Please use this identifier to cite or link to this item: http://hdl.handle.net/11718/18186
Title: The Role Of Community Health Insurance In Perfecting Financial Inclusion
Authors: Debnath, Kanish
Keywords: Health Insurance;Community Health Insurance;Financial Inclusion;Community Insurance Scheme
Issue Date: 2016
Abstract: Financial inclusion has become a major imperative for development of rural regions and elimination of poverty. Within India, several attempts at financial inclusion have been made, but these efforts have remained mostly unsuccessful and regionally uneven. It appears that financial inclusion, which must be associated with the delivery of credit, savings and insurance services, has remained imperfect on ground because of major impetus given to a ‘credit only’ or a ‘credit first’ approach. This happens because in the absence of affordable healthcare facilities or health insurance, ill health gets extended and often culminates into capacity failure. Given that a potent solution is hardly achievable through the market or government forces, it is argued that community health insurance schemes can take better care of the health of insured households through a judicious mix of ex ante preventive care and ex post curative care even in rural and semi-urban regions. If community run programs can become self-sustained, financial inclusion can be perfected. However, the literature unequivocally and emphatically asserts that the demand for health insurance among microfinance clients is absent. In order to disprove this non-exceptionable statement, this study purposively selects one community organisation – ‘Annapurna Pariwar’, whose health insurance policy has been operational for more than 12 years and now has more than 120,000 insured members and seeks to answer three questions – (a) can community health insurance become self-sustainable? (b) how can a community organisation improve its insurance enrolment? and (c) does insurance membership improve household status?
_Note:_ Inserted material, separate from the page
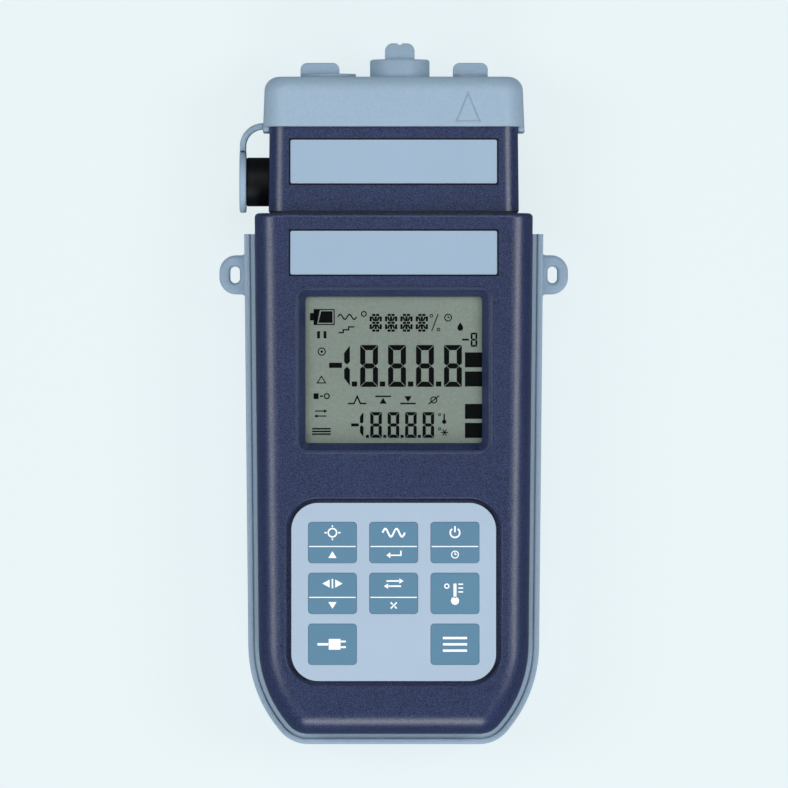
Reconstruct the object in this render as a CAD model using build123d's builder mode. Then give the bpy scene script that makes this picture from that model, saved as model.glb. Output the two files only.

Through a detailed analysis of the organisation, this study finds that community insurance schemes can become manageable if the demand for it is stable and predictable, and this demand can be improved with time by having proper institutional norms and claim handling processes in place. Finally, this study also finds the ameliorating effect of insurance to health shocks faced by the household. These results therefore have major implications for health insurance practice and also hold the guiding light for perfecting financial inclusion.